Health trust spends £1m on tablet computers while waiting lists spiral
A health trust is under fire after spending more than £1 million on tablets - of the computer type.
The Belfast Trust bought 940 devices in the last three years.
Around two-thirds bought in the last two years - 655 tablets - were described as non-clinical, the trust disclosed in response to a Freedom of Information request.
It comes as the health service is facing severe financial pressure.
Ulster Unionist MLA Jo-Anne Dobson, who uncovered the expenditure, said the money could have been better spent.
"It has been clear for some time that our NHS in Northern Ireland is at breaking point," she said.
"This makes the decision by the Belfast Trust to purchase 655 tablets so difficult to understand."
The trust said most of the devices were used by nurses, clinicians and other health professionals.
A total of 940 tablets were bought for almost £1.2m in the three years to April. Of the 655 described as non-clinical, more than half - 339 costing £343,000 - were bought in the last 12 months. A further £480,000 was spent buying 273 for clinical use on rounds.

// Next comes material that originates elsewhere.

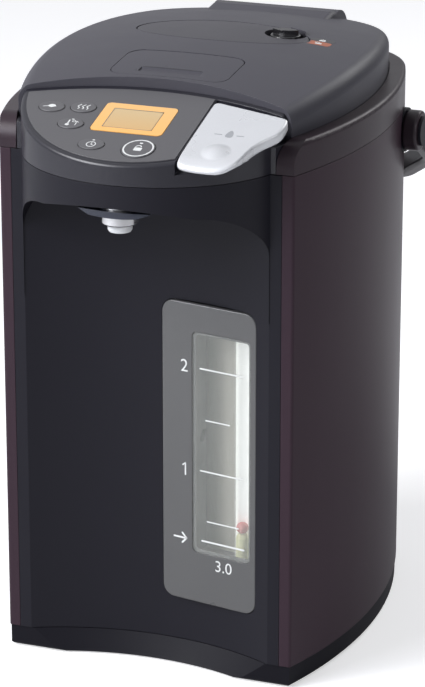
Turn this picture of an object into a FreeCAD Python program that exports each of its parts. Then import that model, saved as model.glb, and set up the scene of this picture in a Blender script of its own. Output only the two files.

According to Mrs Dobson, the items ranged from £853 to £1,806.
The latest figures show a record 373,000 people across Northern Ireland are waiting on treatment, a hospital appointment or a diagnostic test.
Mrs Dobson added: "Hospital waiting lists are spiralling, cancer services are deteriorating and bodies as eminent as the Royal College of Midwives are being forced into the position that they feel they simply have no choice but to take industrial action.
"Given that the pressure on services in the Belfast Trust has been especially acute, and where we are told funding constraints have been directly contributing to the ballooning waiting times, I am surprised that they thought it appropriate to purchase so many electronic tablets and pay such a high price for them."
Mrs Dobson raised the issue in a meeting of the Stormont health committee on Wednesday, saying other health trusts had purchased fewer devices and at cheaper prices.
Belfast Trust chief executive Dr Michael McBride, appearing before the committee, defended the expenditure.
He said it allowed staff to spend more time on front line care, adding: "We are looking at innovative ways whereby we can facilitate practitioners entering information directly and using that innovatively rather than returning to base. They can spend more time on front line services, delivering services and using modern technology to provide that service more efficiently."
He also revealed the health service would have to invest significantly more in mobile technology.
However, Mrs Dobson questioned why so many tablet computers were necessary.
"I believe modern technology should have an important role to play, but that should not be used as an excuse for staff to acquire the latest models," she said.
"This prioritisation of considerable expenditure will come as little comfort to the many thousands of people waiting in agony for surgery and treatment."
A spokesman for the Belfast Trust said it was committed to delivering the highest standard of care to patients and clients.
"The terms clinical and non-clinical refer to the construction of the device and not its purpose," it said.
"Clinical devices are specifically manufactured for specific medical environments. Our non-clinical devices are also used by nurses, clinicians, social and community care health professionals.
"The majority of the non-clinical devices are used for accessing patient care systems at the point of need and a number are used by service managers to access service performance information."